Available data:
** START **

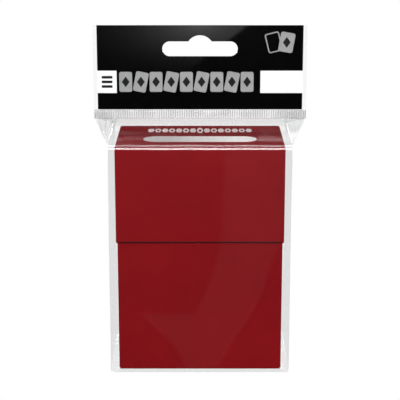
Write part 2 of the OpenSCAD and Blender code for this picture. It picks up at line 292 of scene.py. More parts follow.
def swept_bead(name, points, radius, material):
    """A bead of the given radius along a path of points, as a mesh."""
    curve = bpy.data.curves.new(name, "CURVE")
    curve.dimensions = "3D"
    curve.bevel_depth = radius
    curve.extrude = BEAD_HALF_HEIGHT
    curve.bevel_resolution = 2
    curve.use_fill_caps = True
    line = curve.splines.new("POLY")
    line.points.add(len(points) - 1)
    for target, point in zip(line.points, points):
        target.co = (*point, 1)
    guide = bpy.data.objects.new(name + "_path", curve)
    bpy.context.scene.collection.objects.link(guide)
    bpy.context.view_layer.update()
    mesh = bpy.data.meshes.new_from_object(guide.evaluated_get(bpy.context.evaluated_depsgraph_get()))
    bpy.data.objects.remove(guide)
    mesh.name = name
    mesh.materials.clear()
    mesh.materials.append(material)
    for face in mesh.polygons:
        face.use_smooth = True
    bead = bpy.data.objects.new(name, mesh)
    bpy.context.scene.collection.objects.link(bead)
    print(name, len(mesh.polygons), "faces")
    return bead


edge_x = lid_high.x - sheet / 2
edge_y = lid_low.y + sheet / 2
edge_z = lid_low.z + BEAD_RADIUS + BEAD_HALF_HEIGHT
half_path = [Vector((edge_x, wing_high.y - REAR_MARGIN, edge_z + WING_REAR_RISE)),
             Vector((edge_x, wing_low.y + WING_LEVEL, edge_z)),
             Vector((edge_x, edge_y + CORNER_TURN, edge_z))]
for inward, back in CORNER_BENDS:
    half_path.append(Vector((edge_x - inward * MM, edge_y + back * MM, edge_z + CORNER_LIFT)))
half_path.append(Vector((edge_x - CORNER_TURN, edge_y, edge_z)))
mirrored = [Vector((-point.x, point.y, point.z)) for point in reversed(half_path)]
# painted shadow: the bead's dark red stands for the shade under the lid's lower edge
painted_shadow_edge = satin_sheet("painted_shadow_edge", ink(60, 12, 12))
lid_cut_edge = swept_bead("lid_cut_edge", half_path + mirrored, BEAD_RADIUS, painted_shadow_edge)
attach(lid_cut_edge, "lid")

# %% [markdown]
# ## Print, foil and card
# The header card is printed gloss black. The lid carries a white write-on strip and a foil-stamped
# ornament. Ink is never even, so each print gets its own faint mottle. The write-on strip is the one
# exception: it goes from light grey at its left end to white at its right, a painted shade for a side light
# that falls on it more from the right.

# %% Print finishes
INK_DEPTH = 0.004 * MM


def mottled(name, colour, roughness, specular, size, shade):
    """Ink with darker blotches. size is the blotches' size, and shade is how dark they are."""
    material, shader = new_finish(name, colour, roughness, specular)
    darker = tuple(shade * c for c in colour[:3]) + (1.0,)
    pattern = grain(material, size, detail=4)
    join(material, shade_between(material, pattern, darker, colour), shader.inputs["Base Color"])
    join(material, spread(material, pattern, roughness * 0.85, roughness * 1.15),
         shader.inputs["Roughness"])
    relief(material, shader, grain(material, size / 6), INK_DEPTH, 0.5)
    return material


black_print = mottled("gloss_black_print", ink(2, 2, 3), 0.4, 0.01, 6 * MM, shade=0.6)
white_label = mottled("white_label", ink(253, 253, 253), 0.5, 0.3, 3 * MM, shade=0.97)
grey_print = mottled("grey_print", ink(163, 163, 164), 0.45, 0.2, 2 * MM, shade=0.93)
black_ink = mottled("black_ink", ink(14, 14, 14), 0.5, 0.2, 1 * MM, shade=0.7)

strip_low, strip_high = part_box("name_strip")
write_on_white, strip_shader = new_finish("write_on_white", ink(240, 236, 235), 0.45, specular=0.15)
# painted shade: the white strip is greyed towards its left end, as a light from the right would leave it
along_strip = spread(write_on_white, axes(write_on_white)["X"], 0.0, 1.0, strip_low.x, strip_high.x)
painted_side_shade = shade_between(write_on_white, along_strip, ink(204, 198, 197), ink(253, 249, 248), 0.25, 0.8)
join(write_on_white, painted_side_shade, strip_shader.inputs["Base Color"])
relief(write_on_white, strip_shader, grain(write_on_white, 0.6 * MM), 0.006 * MM, 0.5)

foil, foil_shader = new_finish("stamped_foil", ink(250, 243, 241), 0.3, 0.5, metallic=0.1)
join(foil, spread(foil, grain(foil, 1.5 * MM), 0.2, 0.42), foil_shader.inputs["Roughness"])
relief(foil, foil_shader, grain(foil, 0.5 * MM), 0.01 * MM, 0.6)

coat("header_card", black_print)
coat("contents_label", white_label)
coat("colour_label", white_label)
coat("name_strip", write_on_white)
print("print finishes:", [m.name for m in (black_print, white_label, grey_print, black_ink,
                                           write_on_white, foil)])


# %% [markdown]
# ## Mesh helpers
# The other new pieces start as a bmesh, a mesh that a script builds point by point. One helper makes
# the object from it, and the other closes the gap between two loops of points.

# %% Mesh helpers
def new_piece(name, bm, material, smooth=lambda face: False):
    """Turns a finished bmesh into an object. smooth(face) says which faces get soft shading."""
    mesh = bpy.data.meshes.new(name)
    bm.to_mesh(mesh)
    bm.free()
    mesh.materials.append(material)
    for face in mesh.polygons:
        face.use_smooth = smooth(face)
    piece = bpy.data.objects.new(name, mesh)
    bpy.context.scene.collection.objects.link(piece)
    return piece


def bridge(bm, first, second):
    """Joins two loops of equal length with one face for each pair of neighbours."""
    for i in range(len(first)):
        j = (i + 1) % len(first)
        bm.faces.new((first[i], first[j], second[j], second[i]))


# %% [markdown]
# ## The foil ornament
# The foil ornament is a row of six-sided beads, open and filled in turn, with a taller one in the
# middle. The CAD model has only its outline, so this piece replaces it. The helper lays flat shapes on
# a plane: each outline becomes a very thin plate, and a second outline inside it becomes a hole.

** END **

Problem:
Using the listing above, reproduce each line without omission.

Response:
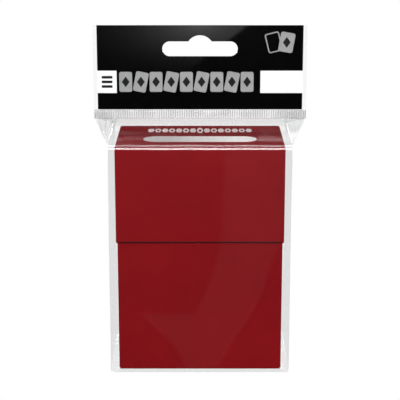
Write part 2 of the OpenSCAD and Blender code for this picture. It picks up at line 292 of scene.py. More parts follow.
def swept_bead(name, points, radius, material):
    """A bead of the given radius along a path of points, as a mesh."""
    curve = bpy.data.curves.new(name, "CURVE")
    curve.dimensions = "3D"
    curve.bevel_depth = radius
    curve.extrude = BEAD_HALF_HEIGHT
    curve.bevel_resolution = 2
    curve.use_fill_caps = True
    line = curve.splines.new("POLY")
    line.points.add(len(points) - 1)
    for target, point in zip(line.points, points):
        target.co = (*point, 1)
    guide = bpy.data.objects.new(name + "_path", curve)
    bpy.context.scene.collection.objects.link(guide)
    bpy.context.view_layer.update()
    mesh = bpy.data.meshes.new_from_object(guide.evaluated_get(bpy.context.evaluated_depsgraph_get()))
    bpy.data.objects.remove(guide)
    mesh.name = name
    mesh.materials.clear()
    mesh.materials.append(material)
    for face in mesh.polygons:
        face.use_smooth = True
    bead = bpy.data.objects.new(name, mesh)
    bpy.context.scene.collection.objects.link(bead)
    print(name, len(mesh.polygons), "faces")
    return bead


edge_x = lid_high.x - sheet / 2
edge_y = lid_low.y + sheet / 2
edge_z = lid_low.z + BEAD_RADIUS + BEAD_HALF_HEIGHT
half_path = [Vector((edge_x, wing_high.y - REAR_MARGIN, edge_z + WING_REAR_RISE)),
             Vector((edge_x, wing_low.y + WING_LEVEL, edge_z)),
             Vector((edge_x, edge_y + CORNER_TURN, edge_z))]
for inward, back in CORNER_BENDS:
    half_path.append(Vector((edge_x - inward * MM, edge_y + back * MM, edge_z + CORNER_LIFT)))
half_path.append(Vector((edge_x - CORNER_TURN, edge_y, edge_z)))
mirrored = [Vector((-point.x, point.y, point.z)) for point in reversed(half_path)]
# painted shadow: the bead's dark red stands for the shade under the lid's lower edge
painted_shadow_edge = satin_sheet("painted_shadow_edge", ink(60, 12, 12))
lid_cut_edge = swept_bead("lid_cut_edge", half_path + mirrored, BEAD_RADIUS, painted_shadow_edge)
attach(lid_cut_edge, "lid")

# %% [markdown]
# ## Print, foil and card
# The header card is printed gloss black. The lid carries a white write-on strip and a foil-stamped
# ornament. Ink is never even, so each print gets its own faint mottle. The write-on strip is the one
# exception: it goes from light grey at its left end to white at its right, a painted shade for a side light
# that falls on it more from the right.

# %% Print finishes
INK_DEPTH = 0.004 * MM


def mottled(name, colour, roughness, specular, size, shade):
    """Ink with darker blotches. size is the blotches' size, and shade is how dark they are."""
    material, shader = new_finish(name, colour, roughness, specular)
    darker = tuple(shade * c for c in colour[:3]) + (1.0,)
    pattern = grain(material, size, detail=4)
    join(material, shade_between(material, pattern, darker, colour), shader.inputs["Base Color"])
    join(material, spread(material, pattern, roughness * 0.85, roughness * 1.15),
         shader.inputs["Roughness"])
    relief(material, shader, grain(material, size / 6), INK_DEPTH, 0.5)
    return material


black_print = mottled("gloss_black_print", ink(2, 2, 3), 0.4, 0.01, 6 * MM, shade=0.6)
white_label = mottled("white_label", ink(253, 253, 253), 0.5, 0.3, 3 * MM, shade=0.97)
grey_print = mottled("grey_print", ink(163, 163, 164), 0.45, 0.2, 2 * MM, shade=0.93)
black_ink = mottled("black_ink", ink(14, 14, 14), 0.5, 0.2, 1 * MM, shade=0.7)

strip_low, strip_high = part_box("name_strip")
write_on_white, strip_shader = new_finish("write_on_white", ink(240, 236, 235), 0.45, specular=0.15)
# painted shade: the white strip is greyed towards its left end, as a light from the right would leave it
along_strip = spread(write_on_white, axes(write_on_white)["X"], 0.0, 1.0, strip_low.x, strip_high.x)
painted_side_shade = shade_between(write_on_white, along_strip, ink(204, 198, 197), ink(253, 249, 248), 0.25, 0.8)
join(write_on_white, painted_side_shade, strip_shader.inputs["Base Color"])
relief(write_on_white, strip_shader, grain(write_on_white, 0.6 * MM), 0.006 * MM, 0.5)

foil, foil_shader = new_finish("stamped_foil", ink(250, 243, 241), 0.3, 0.5, metallic=0.1)
join(foil, spread(foil, grain(foil, 1.5 * MM), 0.2, 0.42), foil_shader.inputs["Roughness"])
relief(foil, foil_shader, grain(foil, 0.5 * MM), 0.01 * MM, 0.6)

coat("header_card", black_print)
coat("contents_label", white_label)
coat("colour_label", white_label)
coat("name_strip", write_on_white)
print("print finishes:", [m.name for m in (black_print, white_label, grey_print, black_ink,
                                           write_on_white, foil)])


# %% [markdown]
# ## Mesh helpers
# The other new pieces start as a bmesh, a mesh that a script builds point by point. One helper makes
# the object from it, and the other closes the gap between two loops of points.

# %% Mesh helpers
def new_piece(name, bm, material, smooth=lambda face: False):
    """Turns a finished bmesh into an object. smooth(face) says which faces get soft shading."""
    mesh = bpy.data.meshes.new(name)
    bm.to_mesh(mesh)
    bm.free()
    mesh.materials.append(material)
    for face in mesh.polygons:
        face.use_smooth = smooth(face)
    piece = bpy.data.objects.new(name, mesh)
    bpy.context.scene.collection.objects.link(piece)
    return piece


def bridge(bm, first, second):
    """Joins two loops of equal length with one face for each pair of neighbours."""
    for i in range(len(first)):
        j = (i + 1) % len(first)
        bm.faces.new((first[i], first[j], second[j], second[i]))


# %% [markdown]
# ## The foil ornament
# The foil ornament is a row of six-sided beads, open and filled in turn, with a taller one in the
# middle. The CAD model has only its outline, so this piece replaces it. The helper lays flat shapes on
# a plane: each outline becomes a very thin plate, and a second outline inside it becomes a hole.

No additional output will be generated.